Metamath Proof Explorer

Theorem snstrvtxval

Description: The set of vertices of a graph without edges represented as an extensible structure with vertices as base set and no indexed edges.
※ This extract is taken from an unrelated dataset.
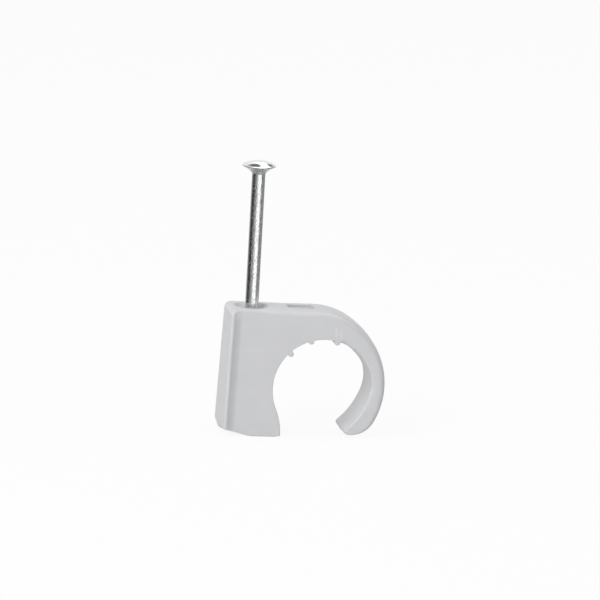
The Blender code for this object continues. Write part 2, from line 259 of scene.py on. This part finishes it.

See vtxvalsnop for the (degenerate) case where V = ( Basendx ) . (Contributed by AV, 23-Sep-2020)

		Ref	Expression
	Hypotheses	snstrvtxval.v	$⊢ V \in V$
		snstrvtxval.g	$⊢ G = \{⟨{Base}_{ndx}, V⟩\}$
	Assertion	snstrvtxval	$⊢ V \neq {Base}_{ndx} \to Vtx (G) = V$

Proof

Step	Hyp	Ref	Expression
1		snstrvtxval.v	$⊢ V \in V$
2		snstrvtxval.g	$⊢ G = \{⟨{Base}_{ndx}, V⟩\}$
3		necom	$⊢ V \neq {Base}_{ndx} \leftrightarrow {Base}_{ndx} \neq V$
4		fvex	$⊢ {Base}_{ndx} \in V$
5	4 1 2	funsndifnop	$⊢ {Base}_{ndx} \neq V \to \neg G \in (V \times V)$
6	3 5	sylbi	$⊢ V \neq {Base}_{ndx} \to \neg G \in (V \times V)$
7	6	iffalsed	$⊢ V \neq {Base}_{ndx} \to if (G \in (V \times V), 1^{st} (G), {Base}_{G}) = {Base}_{G}$
8		vtxval	$⊢ Vtx (G) = if (G \in (V \times V), 1^{st} (G), {Base}_{G})$
9	8	a1i	$⊢ V \neq {Base}_{ndx} \to Vtx (G) = if (G \in (V \times V), 1^{st} (G), {Base}_{G})$
10	2	1strbas	$⊢ V \in V \to V = {Base}_{G}$
11	1 10	mp1i	$⊢ V \neq {Base}_{ndx} \to V = {Base}_{G}$
12	7 9 11	3eqtr4d	$⊢ V \neq {Base}_{ndx} \to Vtx (G) = V$